As for having to looking back in the book to help you out with homework, I say so what? But, keep at it. It’s a learning process. I don’t think anyone expects to go through a chapter and do the end of chapters problems perfectly the first time (or 2nd or 3rd, etc depending on the subject!), but that is why practice, practice, practice is so important.

I don’t mean to be harsh, but rather let you know that I understand those times when you feel discouraged and dispassionate, and that is normal. However, keep your eye on your goal and remind yourself that you will do whatever it takes to succeed. If you are worried you’ve lost your passion, take a mental break from medicine. It’s hard to do, but maybe it’s something to try. Or, look for inspiration to reignite your passion for medicine. All I need to do is watch an old episode of ER and I am back in the game, reminded of where I want to be and what I want to do and that I will do whatever it takes to get there. Maybe you have a similar tool to reinforce your dreams?
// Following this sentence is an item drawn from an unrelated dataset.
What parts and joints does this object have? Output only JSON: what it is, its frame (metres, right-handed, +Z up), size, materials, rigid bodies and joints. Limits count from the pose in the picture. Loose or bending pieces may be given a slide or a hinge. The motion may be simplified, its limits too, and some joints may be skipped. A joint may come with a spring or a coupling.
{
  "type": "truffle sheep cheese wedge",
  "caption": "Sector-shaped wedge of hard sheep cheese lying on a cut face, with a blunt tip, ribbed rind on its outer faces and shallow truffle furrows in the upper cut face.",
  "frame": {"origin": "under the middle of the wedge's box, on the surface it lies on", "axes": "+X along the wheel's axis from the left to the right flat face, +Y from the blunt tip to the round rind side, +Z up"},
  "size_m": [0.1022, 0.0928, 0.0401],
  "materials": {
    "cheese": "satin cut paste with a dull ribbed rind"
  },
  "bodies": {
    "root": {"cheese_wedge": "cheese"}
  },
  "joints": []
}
Think about what drew you to this path, evaluate where you are now on that path and decide if you are still keeping in line with your ultimate goal or if your focus has shifted. Only you will know what is right for you, but it sure can take some contemplation and self honesty to figure that out! Tough to do. It took me too long to get where I am now, but all is not lost.

I am confident in most of us OPMS! We have the drive and the passion and the honesty and insight to know when we have fallen behind or lost our drive and the maturity to evaluate ourselves and get back on track or find another way.

sadako -

I’d just add that if you find yourself in a time crunch and don’t see how you could do all 60 problems, look for similar problems. Often there are several of the same type problem in a row. Make sure you do one of each type, and if you had to look up stuff in the book, try another of the same type, and repeat. If you run out of problems on an area you are having difficulty with, come back on another day and work them again till it is easy. If you do one and it’s simple, do another for practice, and then move on. That way you will not be neglecting harder questions (which very well might show up on your test).


One thing I did was work the examples within the chapter as practice problems before tackling the ones in the back. Also if you are having to look back when you first do the problems that really isn’t that big of a deal. I found myself looking to the solutions/manual twice even three times before it really clicked.